Pausing at the bottom of any exercise eliminates the stretch reflex and it makes you dependent on THE SHEER ABILITY OF YOUR CENTRAL NERVOUS SYSTEM TO MAXIMIZE RECRUITMENT OF MOTOR UNITS. You have to keep in mind that THE FASTER THE DECELERATION PHASE OF A LIFT, AND THE QUICKER THE SHIFT FROM ECCENTRIC CONTRACTION TO CONCENTRIC CONTRACTION, THE MORE ELASTIC ENERGY STORED IN YOUR MUSCLES! Louie Simmons advocates overspeed eccentrics to maximize your body's "reflexive properties", which was defined by Christian Thibaudeau in his book as YOUR MUSCLE'S ABILITY TO STORE AS MUCH ELASTIC ENERGY AS IT CAN DURING THE ECCENTRIC LOADING. Although this "stretch reflex" may be cool to have, it eliminates the dependence for your muscles to work harder than they usually do compared to a lower level of stored elastic energy. More tension is involved with pausing compared to just "bouncing the weight" because for each and every inches of the lift, there's no aid from the earlier loading of elastic energy...
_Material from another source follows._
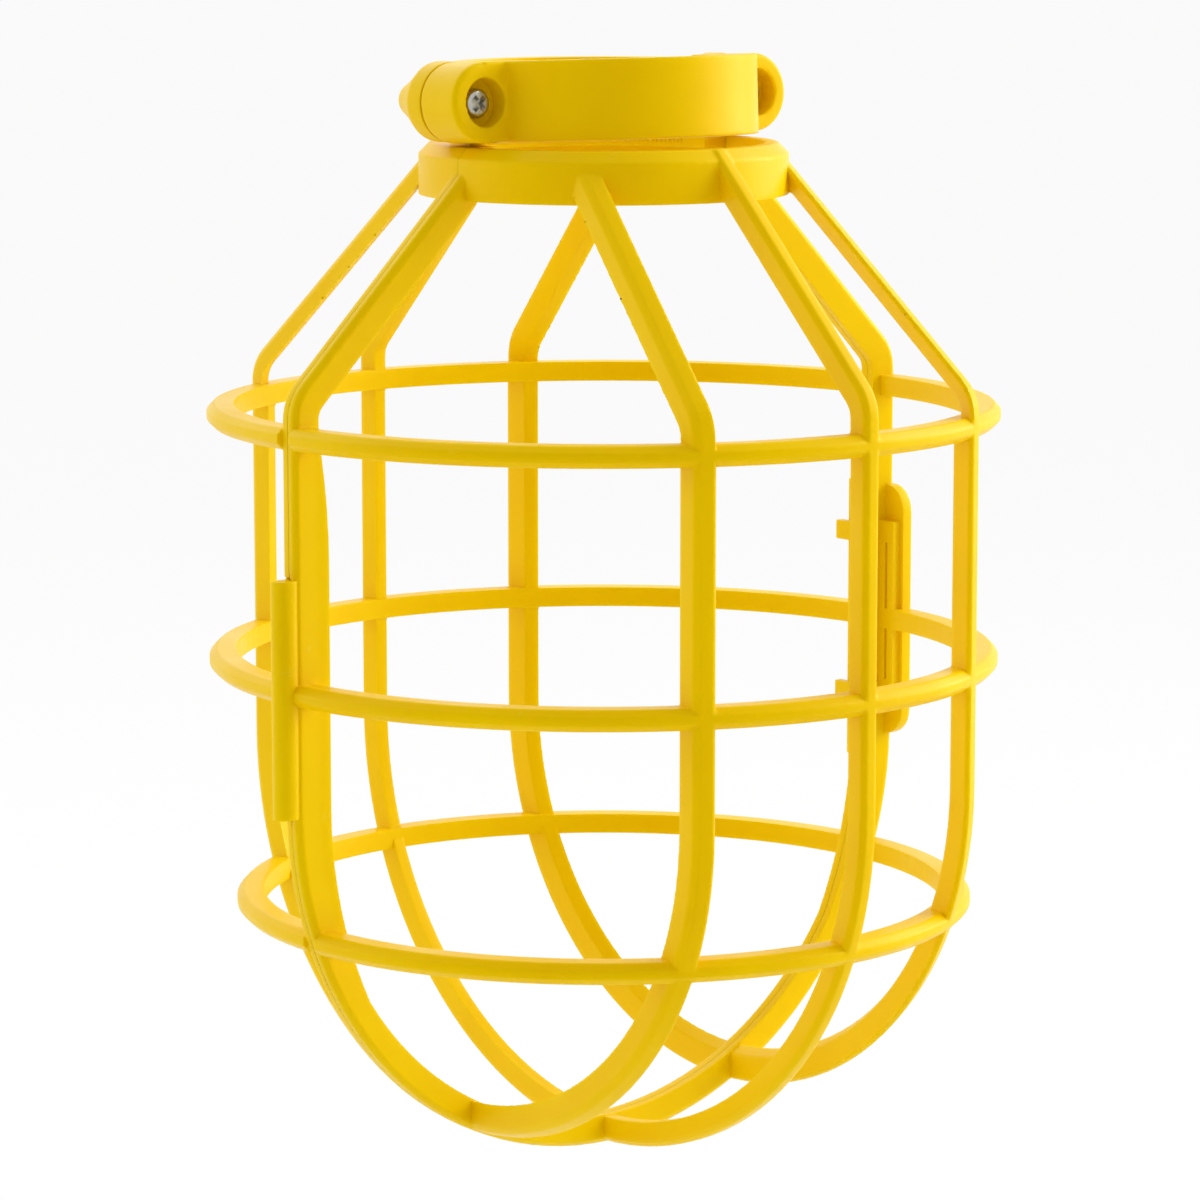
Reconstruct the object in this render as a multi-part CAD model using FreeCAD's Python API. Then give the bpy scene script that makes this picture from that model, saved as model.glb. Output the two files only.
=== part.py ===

A paused squat is different from a squat. it's that simple...

And another thing, I'm trying to use as many variations of exercises as I can. I may use everything from squats with accomodating resistance, zercher squats, and many more. I can't just stay on one type of squatting movement and expect to keep making the same gains.


#17

To all the people who gave serious posts in my humble thread, thank you!


#18

To focus on coming out of the hole.


#19

That's good, if you pause at or below the hole. I was referring to ATG squats, where the pause is literally letting all your joints deload because your legs are fully compressed.
You want to focus on getting out of the hole by removing reflex? How about you start the squat from the hole up, or how about you box squat at your 'hole' height. There are much safter ways to remove the reflex than ATG pause squats... Just make sure you activate your glutes properly when doing so!


#20

How do calculate average with only one known value?